The exercise in your video required bringing in arrestor hook equipment and stripping over a kilometer of road of signs, street lights, and railings.
>> No. 21662 ID: 4d69b8
File 149442687797.jpg - (3.36MB , 1878x2593 , Autobahn_Notlandeplatz_A29_Ahlhorn_DoD_DF-ST-85-05.jpg )
NATO and Warsaw Pact war planners assumed the Next War in Europe would eradicate the air bases and airports on the first few days as they were all primary targets. Cruise missiles would swarm in to destroy the air defenses and hangars and then artillery, ballistic missiles and airstrikes would pulverize what's left. Chemical attacks on the bases would greatly slow their operation as contaminated equipment, aircraft and MOPP suit protected crew would have to be decontaminated with lots of soap and water before any repair, rearming or refueling could be done. So using the roads as landing strips was planned when the bases were made ineffective. Many Soviet planes, like the MiG-23 Flogger, were designed to operate off crude bases, but the highly capable, but maintenance-intensive hangar queens like the F-15 Eagle, were bound to their bases.

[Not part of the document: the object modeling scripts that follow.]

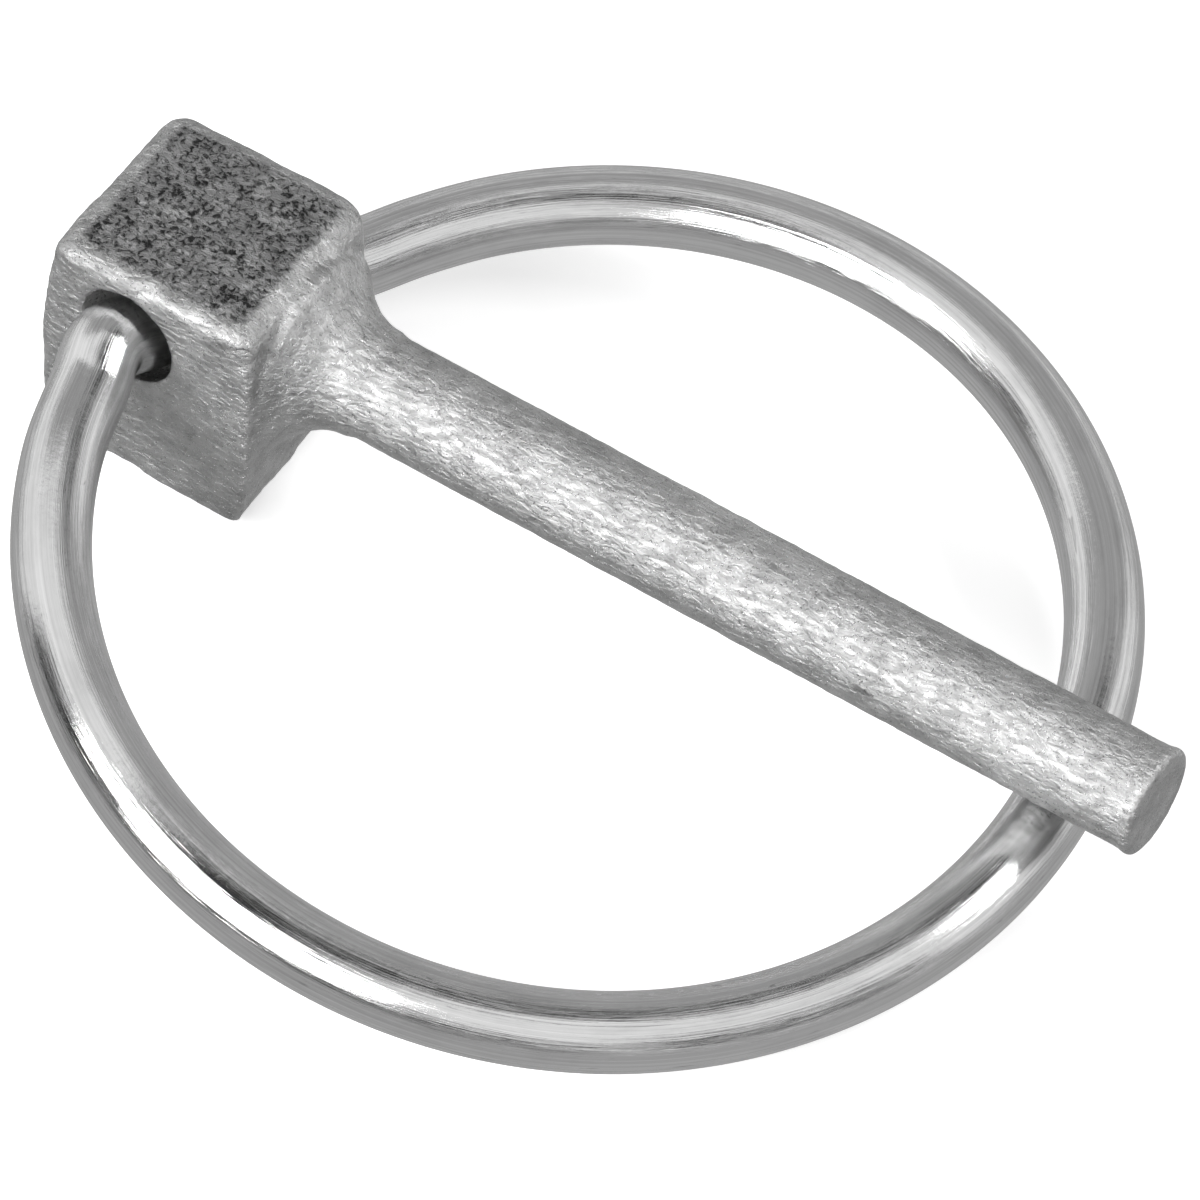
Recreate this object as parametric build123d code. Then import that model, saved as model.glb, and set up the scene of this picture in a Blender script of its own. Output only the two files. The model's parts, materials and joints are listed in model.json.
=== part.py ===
from build123d import *
from math import asin, cos, degrees, pi, radians, sin, tan
import os

# Lynch pin: a forged pin with a block head and a sprung wire ring hinged through the head.
# Millimetres. +X runs along the shank to its tip, +Y runs across the head and +Z is up.
# The pieces are drawn with the head's front face at x = 0, then moved back by SHANK_START,
# so that the origin is on the shank's axis where its plain round length starts.

# Shank
SHANK_D = 4.5
SHANK_LENGTH = 40.0  # from the head's front face to the tip
PLAIN_LENGTH = 30.0  # round length in front of the neck, clear of the closed ring
TIP_TAPER = 0.04  # how much the radius drops from there to the tip
NECK_FILLET = 2.0
TIP_CHAMFER = 0.15

# Head
HEAD_LENGTH = 9.3
HEAD_WIDTH = 9.2
HEAD_ABOVE = 4.5  # from the shank's axis to the top face
HEAD_BELOW = 6.9  # from the shank's axis to the bottom face
HEAD_CROWN = 0.45  # bulge of the front and back faces at the parting line
CORNER_ROUND = 1.1  # upright edges
RIM_ROUND = 0.8  # edges round the top and bottom faces

# Hinge: the wire's two ends lie on one line through the head, which slopes across it
WIRE_D = 3.25
HOLE_CLEARANCE = 1.0  # hole diameter over wire diameter
HOLE_RISE = 0.1  # hole axis above the wire's axis, so the wire lies low in its hole
HINGE_BACK = 5.6  # hinge line behind the head's front face, where it leaves the -Y side
HINGE_UP = 1.15  # hinge line above the shank's axis, where it leaves the -Y side
HINGE_STEP = 1.6  # how much further forward the hinge line leaves the +Y side
HINGE_DROP = 4.2  # how much lower the hinge line leaves the +Y side
STUB_LENGTH = 3.4  # wire end inside the head, from its side face
BEND_OUT = 1.2  # where each wire end starts to bend off the hinge line, outside the side face

# Ring: a polar curve about its own centre, lifted at one end and dropped at the other
RING_RADIUS = 20.2  # to the middle of the wire, at the shank's tip
RING_BULGE = 0.9  # extra radius across the shank
RING_REACH = 15.3  # ring centre in front of the head's front face
RING_SIDE = -2.3  # ring centre beside the shank's axis
RING_TILT = 3.7  # degrees that the ring's plane drops towards the tip
END_LIFT = 3.2  # half the height between the ring's two ends
END_SPREAD = 1.0  # half the difference in radius between the two ends
SEAT_GAP = 0.2  # between the closed ring and the underside of the shank
RING_STEP = 9.0  # degrees between the points of the wire's path
NEAR_BEND = 12.0  # degrees of ring over which the wire bends into its -Y hole
FAR_BEND = 11.0  # degrees of ring over which the wire bends into its +Y hole
ARC_SHARE = 0.45  # share of the shorter run that each arc of the path takes up

SHANK_START = HEAD_CROWN + NECK_FILLET
HALF_WIDTH = HEAD_WIDTH / 2
HINGE_NEAR = Vector(-HINGE_BACK, -HALF_WIDTH, HINGE_UP)
HINGE_FAR = Vector(-HINGE_BACK + HINGE_STEP, HALF_WIDTH, HINGE_UP - HINGE_DROP)
HINGE_AXIS = (HINGE_FAR - HINGE_NEAR).normalized()


def head():
    """The forged block: front and back faces crowned, all edges rounded."""
    middle = (HEAD_ABOVE - HEAD_BELOW) / 2
    top, bottom = HEAD_ABOVE, -HEAD_BELOW
    back = -HEAD_LENGTH
    with BuildPart() as block:
        with BuildSketch(Plane.XZ.offset(-HALF_WIDTH)):
            with BuildLine():
                Line((back, top), (0, top))
                ThreePointArc((0, top), (HEAD_CROWN, middle), (0, bottom))
                Line((0, bottom), (back, bottom))
                ThreePointArc((back, bottom), (back - HEAD_CROWN, middle), (back, top))
            make_face()
        extrude(amount=HEAD_WIDTH)
        sides = [e for e in block.edges() if e.length < HEAD_WIDTH * 1.5 and e.geom_type == GeomType.CIRCLE]
        fillet(sides, CORNER_ROUND)
        rims = block.faces().sort_by(Axis.Z)
        fillet(rims[-1].edges() + rims[0].edges(), RIM_ROUND)
    return block.part


def shank():
    """The round shank, running out of the head in a concave neck."""
    radius = SHANK_D / 2
    root = radius + NECK_FILLET
    inside = -HEAD_LENGTH / 2
    with BuildPart() as turned:
        with BuildSketch(Plane.XZ):
            with BuildLine():
                Polyline((inside, 0), (SHANK_LENGTH, 0), (SHANK_LENGTH, radius - TIP_TAPER))
                Line((SHANK_LENGTH, radius - TIP_TAPER), (SHANK_START + PLAIN_LENGTH, radius))
                Line((SHANK_START + PLAIN_LENGTH, radius), (SHANK_START, radius))
                RadiusArc((SHANK_START, radius), (HEAD_CROWN, root), NECK_FILLET)
                Polyline((HEAD_CROWN, root), (inside, root), (inside, 0))
            make_face()
        revolve(axis=Axis.X)
        tip = turned.faces().sort_by(Axis.X)[-1]
        chamfer(tip.edges(), TIP_CHAMFER)
    return turned.part


def pin():
    """Head, neck and shank are one forging, with the ring's hole bored through the head."""
    rise = Vector(0, 0, HOLE_RISE)
    start = HINGE_NEAR + rise - HINGE_AXIS * HEAD_WIDTH
    bore = Solid.make_cylinder(
        (WIRE_D + HOLE_CLEARANCE) / 2, HEAD_WIDTH * 3, Plane(origin=start, z_dir=HINGE_AXIS)
    )
    return head() + shank() - bore


def ring_point(angle):
    """A point of the free ring; angle 0 is under the tip and the ends are near +pi and -pi."""
    opening = angle / pi * cos(angle)
    bulge = RING_BULGE * sin(angle) * angle / (pi / 2)
    radius = RING_RADIUS + bulge + END_SPREAD * opening
    tilt = radians(RING_TILT)
    along = radius * cos(angle)
    lift = END_LIFT * opening
    seat = -(SHANK_D + WIRE_D) / 2 - SEAT_GAP + RING_RADIUS * sin(tilt)
    return Vector(
        RING_REACH + along * cos(tilt) + lift * sin(tilt),
        RING_SIDE + radius * sin(angle),
        seat - along * sin(tilt) + lift * cos(tilt),
    )


def ease(share):
    """Smooth step from 0 to 1."""
    share = min(max(share, 0), 1)
    return share * share * (3 - 2 * share)


def ring_path():
    """The wire's centre line, from its end in the -Y side of the head round to the other end."""
    near = -pi + asin((HALF_WIDTH + RING_SIDE) / (RING_RADIUS + END_SPREAD))
    far = pi - asin((HALF_WIDTH - RING_SIDE) / (RING_RADIUS - END_SPREAD))
    near_shift = HINGE_NEAR - ring_point(near)
    far_shift = HINGE_FAR - ring_point(far)
    steps = round(degrees(far - near) / RING_STEP)
    points = [HINGE_NEAR + HINGE_AXIS * STUB_LENGTH, HINGE_NEAR - HINGE_AXIS * BEND_OUT]
    for step in range(1, steps):
        angle = near + (far - near) * step / steps
        near_share = ease(1 - degrees(angle - near) / NEAR_BEND)
        far_share = ease(1 - degrees(far - angle) / FAR_BEND)
        points.append(ring_point(angle) + near_shift * near_share + far_shift * far_share)
    points += [HINGE_FAR + HINGE_AXIS * BEND_OUT, HINGE_FAR - HINGE_AXIS * STUB_LENGTH]
    return points


def ring():
    """The round wire, swept along short runs joined by tangent arcs."""
    points = ring_path()
    radii = []
    for before, point, after in zip(points, points[1:], points[2:]):
        half_turn = radians((point - before).get_angle(after - point)) / 2
        shorter = min((point - before).length, (after - point).length)
        radii.append(ARC_SHARE * shorter / tan(half_turn))
    path = FilletPolyline(*points, radius=radii)
    wire = sweep(Plane(origin=path @ 0, z_dir=path % 0) * Circle(WIRE_D / 2), path=path)
    print("ring: radii", round(min(radii), 1), "to", round(max(radii), 1),
          "volume share", round(wire.volume / (path.length * pi * WIRE_D**2 / 4), 4))
    return wire


def main():
    os.makedirs("parts", exist_ok=True)
    to_origin = Pos(-SHANK_START, 0, 0)
    export_step(to_origin * pin(), "parts/pin.step")
    export_step(to_origin * ring(), "parts/ring.step")
    through = HINGE_NEAR - Vector(SHANK_START, 0, 0)
    print("hinge axis", [round(v, 4) for v in HINGE_AXIS], "through", [round(v, 3) for v in through])


main()
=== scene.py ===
import json
import math

import bmesh
import bpy
import numpy as np
from mathutils import Matrix, Vector, noise


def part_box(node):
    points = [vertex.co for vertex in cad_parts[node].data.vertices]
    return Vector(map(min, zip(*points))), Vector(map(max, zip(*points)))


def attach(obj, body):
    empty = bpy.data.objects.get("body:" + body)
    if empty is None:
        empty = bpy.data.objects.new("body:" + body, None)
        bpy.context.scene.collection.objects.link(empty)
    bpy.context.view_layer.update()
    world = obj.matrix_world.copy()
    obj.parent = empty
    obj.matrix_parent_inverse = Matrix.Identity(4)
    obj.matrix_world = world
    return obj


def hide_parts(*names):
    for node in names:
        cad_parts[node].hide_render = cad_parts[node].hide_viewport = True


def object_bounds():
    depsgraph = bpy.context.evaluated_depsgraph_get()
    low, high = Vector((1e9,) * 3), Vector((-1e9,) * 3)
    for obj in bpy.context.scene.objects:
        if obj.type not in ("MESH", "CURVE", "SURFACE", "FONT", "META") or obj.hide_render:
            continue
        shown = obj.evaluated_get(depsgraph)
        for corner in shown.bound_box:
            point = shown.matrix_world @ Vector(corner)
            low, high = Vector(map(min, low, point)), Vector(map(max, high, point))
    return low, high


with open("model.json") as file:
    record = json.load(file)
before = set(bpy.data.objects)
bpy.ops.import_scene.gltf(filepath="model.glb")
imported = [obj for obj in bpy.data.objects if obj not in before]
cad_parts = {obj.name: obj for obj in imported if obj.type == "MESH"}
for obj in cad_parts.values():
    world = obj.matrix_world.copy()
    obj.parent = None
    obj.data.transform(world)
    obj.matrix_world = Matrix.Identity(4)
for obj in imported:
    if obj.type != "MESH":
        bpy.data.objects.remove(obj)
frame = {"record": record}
CAD_LOW, CAD_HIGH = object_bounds()

MM = 0.001
PIN_LOW, PIN_HIGH = (Vector(corner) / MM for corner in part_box("pin"))
HINGE = frame["record"]["behaviour"]["joints"][0]
SHANK = frame["record"]["mounts"][0]

# Pin, in millimetres, in the frame's own axes
SHANK_R = SHANK["dims"]["r_mm"]
SHANK_END = PIN_HIGH.x
CROWN = 0.45  # bulge of the head's front and back faces
NECK = 2.0  # concave radius where the shank leaves the head
NECK_LENGTH = 2.9  # visible length of the rough neck
NECK_RISE = 2.0  # how far the neck stands out from the shank at the head
NECK_STEP = 0.12  # small ridge where the neck meets the shank
HEAD_FRONT = -(CROWN + NECK)
HEAD_BACK = PIN_LOW.x + CROWN
HEAD_MIDDLE = Vector(((HEAD_FRONT + HEAD_BACK) / 2, 0, (PIN_LOW.z + PIN_HIGH.z) / 2))
HEAD_HALF = Vector(((HEAD_FRONT - HEAD_BACK) / 2, PIN_HIGH.y, (PIN_HIGH.z - PIN_LOW.z) / 2))
CORNER_ROUND = 1.25
SHARP_ROUND = 0.18  # upright front edge of the trimmed side
TRIM_ROUND = 0.6  # top and bottom edges of the trimmed side
RIM_ROUND = 0.8
REMESH = 0.13  # size of the forged mesh's faces
TIP_LIP = 0.09  # height of the burr round the tip
TIP_LIP_LENGTH = 0.55

# Ring, in millimetres: the wire's centre line is the one that the solid follows
WIRE_R = 1.625
HINGE_NEAR = Vector(HINGE["pos_m"]) / MM
HINGE_AXIS = Vector(HINGE["axis"]).normalized()
HINGE_FAR = HINGE_NEAR + HINGE_AXIS * (2 * HEAD_HALF.y / HINGE_AXIS.y)
HOLE_R = 2.125
HOLE_RISE = 0.1
STUB_LENGTH = 3.4
BEND_OUT = 1.2
RING_RADIUS = 20.2
RING_BULGE = 0.9
RING_CENTRE = Vector((15.3 + HEAD_FRONT, -2.3))
RING_TILT = math.radians(3.7)
END_LIFT = 3.2
END_SPREAD = 1.0
SEAT_GAP = 0.2
NEAR_BEND = math.radians(12)
FAR_BEND = math.radians(11)
RING_RUNS = 480
WIRE_SIDES = 48

# Camera: it looks at a point level with the shank's axis, from far away through a long lens
LOOK_AT = Vector((14.19, -4.06, 0))
CAMERA_FROM = Vector((173.2, -302.7, 422.1))
CAMERA_ROLL = math.radians(5.75)
CAMERA_LENS = 411.2
SENSOR = 36.0

# Light
WORLD_LEVEL = 0.45  # what lights the matt surfaces; mirrors and the camera see white
FLOOR_LIFT = 0.5
FLOOR_HEIGHT = CAD_LOW.z / MM - 0.2


def ease(share):
    """Smooth step from 0 to 1, for numbers or arrays."""
    share = np.clip(share, 0, 1)
    return share * share * (3 - 2 * share)


# ---------------------------------------------------------------- materials


def new_material(name):
    """An empty node material and its shader."""
    material = bpy.data.materials.new(name)
    material.use_nodes = True
    shader = material.node_tree.nodes["Principled BSDF"]
    return material, shader


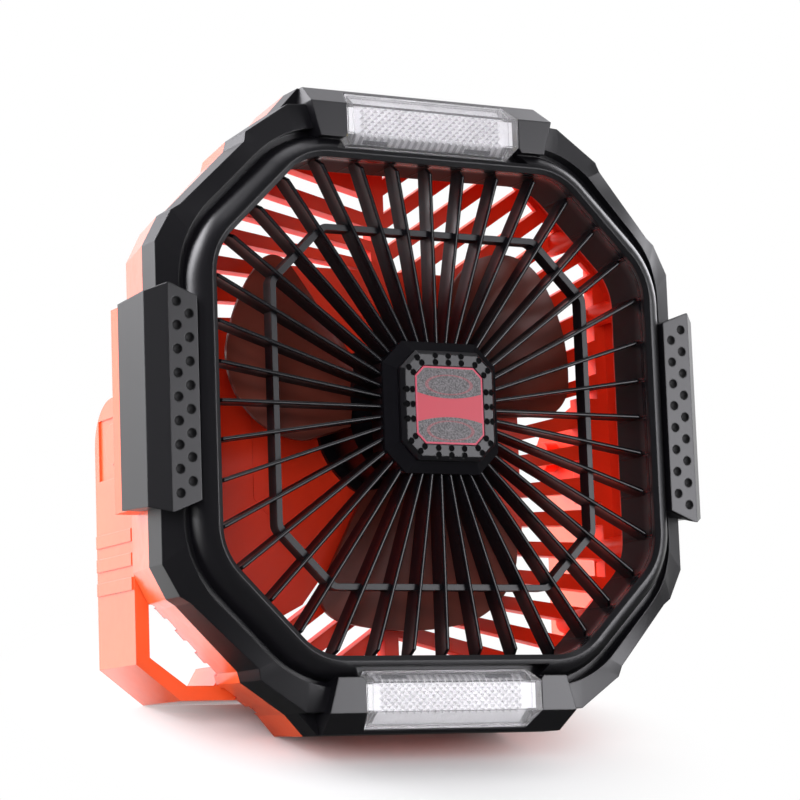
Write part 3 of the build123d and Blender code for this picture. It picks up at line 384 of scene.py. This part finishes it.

The strips are usually 2 to 3.5 kilometres (1.2 to 2.2 mi) long straight sections of the highway, where any central reservation is made of crash barriers that can be removed quickly (in order to allow airplanes to use the whole width of the road), and other features of an airbase (taxiways, airport ramps) can be built. The road will need a thicker than normal surface and a solid concrete base. The specialized equipment of a typical airfield are stored somewhere nearby and only carried there when airfield operations start. The highway strips can be converted from motorways to airbases typically within 24 to 48 hours. The road would need to be swept to remove all debris before any aircraft movement could take place. In the case of Finnish road airbases, the space needed for landing aircraft is reduced by means of a wire, similar to the CATOBAR system used on some aircraft carriers. https://en.wikipedia.org/wiki/Highway_strip

- An aerial view of the autobahn A29 near Ahlhorn. construction of A29 just completed in 1984, the emergency-runway has been in the initial design. The highway has been cleared of traffic to allow it to be used to land aircraft during a military NATO exercise "highway 84".
>> No. 21663 ID: 4d69b8
File 149445193985.jpg - (162.33KB , 1280x822 , South Korean Fairchild C-123K Provider picks up tr.jpg )
A South Korean Air Force Fairchild C-123K Provider aircraft waits to pick up troops at a highway landing strip during the joint South Korean/United States exercise "Team Spirit '89" on 24 March 1989.
>> No. 21664 ID: 4d69b8
File 149445210390.jpg - (176.11KB , 1280x729 , US C-130 Hercules on the autobahn A29 during NATO-.jpg )
C-130 Hercules aircraft on taxidrive on the autobahn A29 near city of Ahlhorn during NATO-exercise "Highway 84".
>> No. 21665 ID: 4d69b8
File 149445231374.jpg - (187.61KB , 1280x839 , US A-10 lands on the autobahn A29 near Ahlhorn dur.jpg )
A-10 Thunderbolt II aircraft lands on the autobahn A29 near city of Ahlhorn during NATO-exercise "Highway 84".
>> No. 21666 ID: 4d69b8
File 14944527311.jpg - (1.96MB , 2712x1327 , US A-10 on the autobahn A29 during NATO-exercise &.jpg )
Rear view of an A-10 Thunderbolt II aircraft as it takes off from the autobahn A29 near city of Ahlhorn during NATO-exercise "Highway 84".
>> No. 21667 ID: 4d69b8
  BW-Filmschau Ahlhorn Ersatzpiste (NATO - Exercise Highway '84) https://youtu.be/cYpbI9Myrb0
The auto-translate English subtitles aren't bad.
>> No. 21668 ID: 4d69b8
  U.S. fighter jets land on highway https://youtu.be/c2GqQBexY9w
Published on Jun 23, 2016
Four U.S. A-10 Thunderbolt jets recently landed on a highway in Estonia as part of a NATO exercise called Saber Strike.